I had been referred to a consulting company by a mutual print representative who said they wanted some help with their online presence. I reviewed their website, social media accounts and any relevant posts and pages that came up in Google searches. When I met with the President of the firm I explained where I felt their deficiencies were, and what I recommended as a solution; which included a revamp of their current website.
While she concurred with most of what I had to say, she replied that their website did not need to be replaced. However, she went on to say “but, it isn’t really working for us. What can be done to improve our website, short of an actual overhaul or revamp?”
Her response is both understandable and fairly common, which made me think about it further. If you had a website that was developed only two or three years ago, you may feel reticent to invest in a new one. But like this client (yes, she’s a client now), you may not be satisfied with your website’s performance.
If you are happy with the website design and branding, if it is an easy, intuitive site to navigate, if it is responsive (automatically conforms and optimizes for different sized screens) and if it is accessible (people with disabilities can navigate your website) — then you may not need a new website. But, if it isn’t actively promoting your organization or contributing to the sales process then you’re letting it off easy.
In our digital age, a website should do more than say who you are and what you do. It is an opportunity to engage with your audience and impress upon them your ability to satisfy their needs.
Here are four things you can do to help turn your current website from an online brochure, to an online marketing machine.
1. Content Audit
Do you know what content you have and how it fits into your overall marketing and sales goals? Don’t worry, most companies don’t. (This blog will help you get started: Own Your Content) We recently completed a comprehensive content audit ourselves and were surprised to see how many holes we had in our own content and strategy! (A reminder that it needs to be looked at regularly to properly guide your content strategy.)
Having content is good, but in order for it to be strategic it needs to fit into a plan. The plan determines what you need, the audit reveals what you have, you determine how it fits into the overall strategy and what other pieces you need to fill the holes. To make this manageable, we use a spreadsheet with columns for:
- Source (web page, blog, whitepaper, infographic, etc.)

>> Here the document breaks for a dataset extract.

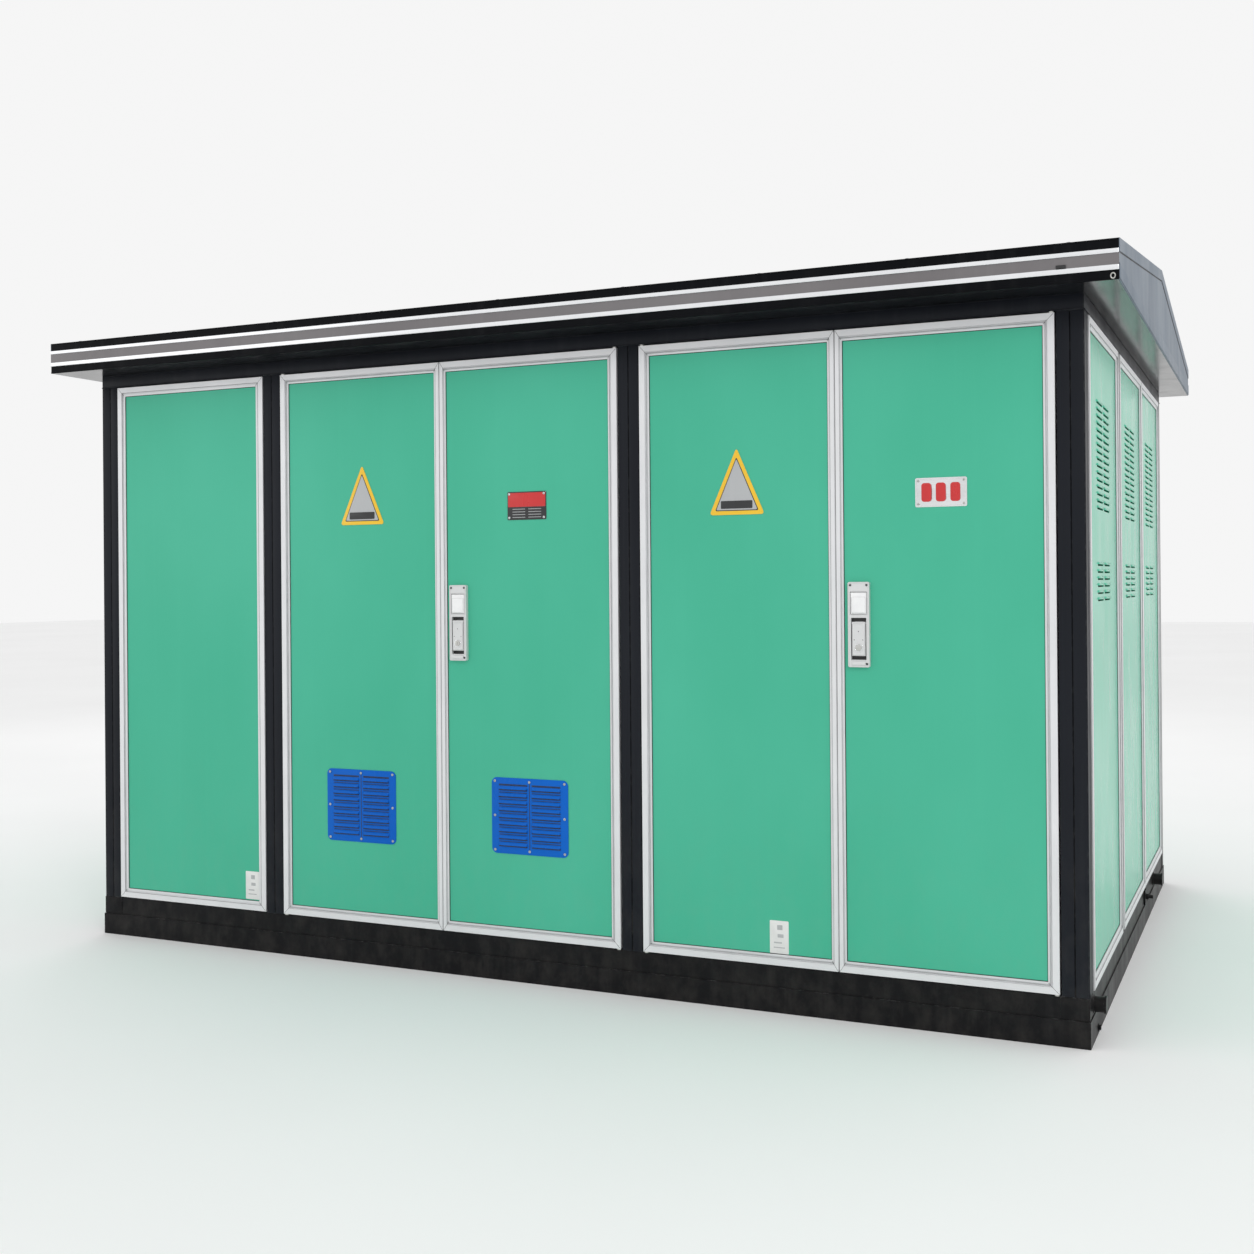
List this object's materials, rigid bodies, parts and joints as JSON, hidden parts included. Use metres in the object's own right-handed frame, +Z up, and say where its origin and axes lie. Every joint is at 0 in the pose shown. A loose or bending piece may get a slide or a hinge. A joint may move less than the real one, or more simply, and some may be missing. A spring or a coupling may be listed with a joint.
{
  "type": "prefabricated transformer kiosk",
  "caption": "Walk-round steel transformer kiosk with a gable roof, green framed door leaves, louvres, flush pull locks, and a transformer between switchgear rooms.",
  "frame": {"origin": "centre of the bottom face of the base, at ground level", "axes": "+Z up, +X along the length to the right, -Y towards the front leaves"},
  "size_m": [3.614, 2.624, 2.271],
  "materials": {
    "dark_paint": "satin near-black paint",
    "galvanised": "galvanised",
    "partition_white": "satin off-white",
    "roof_sheet": "matt dark grey",
    "fascia_black": "satin black paint",
    "band_grey": "satin grey paint",
    "bright_trim": "anodised",
    "gable_sheet": "metallic blue-grey",
    "pin_steel": "zinc plated",
    "leaf_aluminium": "brushed anodised",
    "leaf_green": "gloss sea green",
    "tank_grey": "semi-gloss grey",
    "core_steel": "laminated silicon steel",
    "copper": "copper",
    "porcelain": "brown glaze",
    "cable_sheath": "matt red sheath",
    "cubicle_grey": "textured light grey",
    "breaker_grey": "moulded dark grey",
    "louvre_blue": "gloss blue",
    "lock_grey": "satin silver grey",
    "flap_white": "gloss white",
    "handle_black": "moulded black"
  },
  "bodies": {
    "housing": {"base_channels": "dark_paint", "plinth_rails": "dark_paint", "floor_plates": "galvanised", "corner_posts": "dark_paint", "mullions": "dark_paint", "top_rails": "dark_paint", "partitions": "partition_white", "roof_frame": "galvanised", "roof_sheets": "roof_sheet", "eaves_soffit": "dark_paint", "fascia_boards": "fascia_black", "fascia_band": "band_grey", "fascia_trims": "bright_trim", "gable_ends": "gable_sheet", "lifting_trunnions": "dark_paint", "earth_terminals": "pin_steel", "fixed_frames": "leaf_aluminium", "fixed_panels": "leaf_green", "pivot_pins": "pin_steel", "transformer_tank": "tank_grey", "cooling_fins": "tank_grey", "tank_cover": "tank_grey", "transformer_core": "core_steel", "transformer_windings": "copper", "hv_bushings": "porcelain", "lv_bushings": "porcelain", "hv_conductors": "cable_sheath", "lv_busbars": "copper", "hv_switchgear": "cubicle_grey", "lv_cubicle": "cubicle_grey", "lv_breakers": "breaker_grey"},
    "transformer_leaf_left": {"transformer_leaf_left_frame": "leaf_aluminium", "transformer_leaf_left_panel": "leaf_green", "louvre_plate_left": "louvre_blue"},
    "transformer_leaf_right": {"transformer_leaf_right_frame": "leaf_aluminium", "transformer_leaf_right_panel": "leaf_green", "louvre_plate_right": "louvre_blue", "transformer_lock_body": "lock_grey"},
    "lv_leaf_left": {"lv_leaf_left_frame": "leaf_aluminium", "lv_leaf_left_panel": "leaf_green"},
    "lv_leaf_right": {"lv_leaf_right_frame": "leaf_aluminium", "lv_leaf_right_panel": "leaf_green", "lv_lock_body": "lock_grey"},
    "hv_leaf_rear": {"hv_leaf_rear_frame": "leaf_aluminium", "hv_leaf_rear_panel": "leaf_green"},
    "hv_leaf_front": {"hv_leaf_front_frame": "leaf_aluminium", "hv_leaf_front_panel": "leaf_green", "hv_lock_body": "lock_grey"},
    "transformer_lock_lever": {"transformer_lock_lever": "lock_grey"},
    "transformer_lock_flap": {"transformer_lock_flap": "flap_white"},
    "transformer_lock_bolt": {"transformer_lock_bolt": "pin_steel"},
    "lv_lock_lever": {"lv_lock_lever": "lock_grey"},
    "lv_lock_flap": {"lv_lock_flap": "flap_white"},
    "lv_lock_bolt": {"lv_lock_bolt": "pin_steel"},
    "hv_lock_lever": {"hv_lock_lever": "lock_grey"},
    "hv_lock_flap": {"hv_lock_flap": "flap_white"},
    "hv_lock_bolt": {"hv_lock_bolt": "pin_steel"},
    "hv_switch_handle": {"hv_switch_handle": "handle_black"},
    "lv_main_handle": {"lv_main_handle": "handle_black"},
    "tap_knob": {"tap_knob": "handle_black"}
  },
  "joints": [
    {"name": "transformer_leaf_left_swing", "type": "hinge", "parent": "housing", "child": "transformer_leaf_left", "pos_m": [-0.902, -1.167, 1.045], "axis": [0, 0, -1], "range_deg": [0, 90]},
    {"name": "transformer_leaf_right_swing", "type": "hinge", "parent": "housing", "child": "transformer_leaf_right", "pos_m": [0.332, -1.167, 1.045], "axis": [0, 0, 1], "range_deg": [0, 90]},
    {"name": "lv_leaf_left_swing", "type": "hinge", "parent": "housing", "child": "lv_leaf_left", "pos_m": [0.423, -1.167, 1.045], "axis": [0, 0, -1], "range_deg": [0, 90]},
    {"name": "lv_leaf_right_swing", "type": "hinge", "parent": "housing", "child": "lv_leaf_right", "pos_m": [1.617, -1.167, 1.045], "axis": [0, 0, 1], "range_deg": [0, 90]},
    {"name": "hv_leaf_rear_swing", "type": "hinge", "parent": "housing", "child": "hv_leaf_rear", "pos_m": [-1.697, 1.087, 1.045], "axis": [0, 0, -1], "range_deg": [0, 90]},
    {"name": "hv_leaf_front_swing", "type": "hinge", "parent": "housing", "child": "hv_leaf_front", "pos_m": [-1.697, -0.33033, 1.045], "axis": [0, 0, 1], "range_deg": [0, 90]},
    {"name": "transformer_lock_lever_swing", "type": "hinge", "parent": "transformer_leaf_right", "child": "transformer_lock_lever", "pos_m": [-0.219, -1.1745, 1.124], "axis": [-1, 0, 0], "range_deg": [0, 60]},
    {"name": "transformer_lock_flap_swing", "type": "hinge", "parent": "transformer_leaf_right", "child": "transformer_lock_flap", "pos_m": [-0.219, -1.1745, 1.207], "axis": [-1, 0, 0], "range_deg": [0, 80]},
    {"name": "transformer_lock_bolt_throw", "type": "slide", "parent": "transformer_leaf_right", "child": "transformer_lock_bolt", "axis": [-1, 0, 0], "range_m": [0, 0.018]},
    {"name": "lv_lock_lever_swing", "type": "hinge", "parent": "lv_leaf_right", "child": "lv_lock_lever", "pos_m": [1.086, -1.1745, 1.124], "axis": [-1, 0, 0], "range_deg": [0, 60]},
    {"name": "lv_lock_flap_swing", "type": "hinge", "parent": "lv_leaf_right", "child": "lv_lock_flap", "pos_m": [1.086, -1.1745, 1.207], "axis": [-1, 0, 0], "range_deg": [0, 80]},
    {"name": "lv_lock_bolt_throw", "type": "slide", "parent": "lv_leaf_right", "child": "lv_lock_bolt", "axis": [-1, 0, 0], "range_m": [0, 0.018]},
    {"name": "hv_lock_lever_swing", "type": "hinge", "parent": "hv_leaf_front", "child": "hv_lock_lever", "pos_m": [-1.7045, 0.31233, 1.124], "axis": [0, 1, 0], "range_deg": [0, 60]},
    {"name": "hv_lock_flap_swing", "type": "hinge", "parent": "hv_leaf_front", "child": "hv_lock_flap", "pos_m": [-1.7045, 0.31233, 1.207], "axis": [0, 1, 0], "range_deg": [0, 80]},
    {"name": "hv_lock_bolt_throw", "type": "slide", "parent": "hv_leaf_front", "child": "hv_lock_bolt", "axis": [0, 1, 0], "range_m": [0, 0.018]},
    {"name": "hv_switch_handle_turn", "type": "hinge", "parent": "housing", "child": "hv_switch_handle", "pos_m": [-1.4955, 0, 1.1], "axis": [-1, 0, 0], "range_deg": [0, 90]},
    {"name": "lv_main_handle_turn", "type": "hinge", "parent": "housing", "child": "lv_main_handle", "pos_m": [0.72625, -1.11, 1.3], "axis": [0, -1, 0], "range_deg": [0, 90]},
    {"name": "tap_knob_turn", "type": "hinge", "parent": "housing", "child": "tap_knob", "pos_m": [-0.285, 0.13, 1.045], "axis": [0, 0, 1], "range_deg": [0, 144]}
  ]
}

- Funnel (does it fit top, middle or low in the info/sales cycle)
- Workflow (what workflow or campaign is it part of)
- Usability (our own scale on how useful/effective it is for our audience)
- CTA (is there a relevant/custom call-to-action/ad in the content)
2. Improving SEO
The times of keyword stuffing are long gone, but the importance of keywords is still prevalent. Google’s keen sense of good online content can sniff out the junk to determine what is truly a good resource with many layers and forms of relevant content. And you know what? Your audience is pretty good at it too, so try not to fool either. Provide substantial content that is of interest to your readers, and in different formats, such as video, images, infographics, as well as text.
Meta data is still important as it is used in your search displays, so word your page titles and descriptions carefully, to engage potential readers as they search the web. Check out our 5-Minute SEO Check You Can Do Yourself.
3. Leveraging Social Media
Your website may not offer much engagement or opportunity for dialogue, but your social media accounts do. If social media accounts are relevant to your business, look for ways to integrate them beyond a linked icon on your home page.
Streaming social content on your website is easy and can spur involvement. Inviting dialogue or feedback on topical issues within your industry, requesting and displaying testimonials can be effective, and adding polls or contests can be fun and engaging. Be sure that whatever you do fits with your brand, audience, and is part of an overall engagement strategy. Simply getting clicks, likes, retweets, etc. really doesn’t matter if it isn’t moving your audience along an information or sales cycle.
4. Marketing Automation
Often referred to as Inbound Marketing, automated marketing enables a series of tasks to be automatically completed when triggered. For example, a client clicks on an e-newsletter link to your “Our Widgits” web page, and visits a specific new widget page three more times in a week. That shows some obvious interest, so your website may automatically send an email to the client with more information on that specific widgit, additional shipping information and a link to your delivery schedule. If your client clicks on the delivery link, another more informative email could be sent, and the appropriate sales rep sent a prompt to call said client immediately. II the client doesn’t click on the delivery link, then a different email with other information and an incentive might be appropriate, or links to relevant blog articles, or references from other clients who have ordered that widgit…
Point being, strategic tasks can be set up to happen automatically, accommodating for the receiver’s actions and sending the right information at the right time. It allows you to look after prospects’ and clients’ needs efficiently and effectively. (Read more in Get Personal With Dynamic Emails.)
These four items — a content audit, improving SEO, leveraging social media and marketing automation — can each contribute to making your website far more effective and engaging to your audience. Used in combination, your website will become a veritable marketing machine.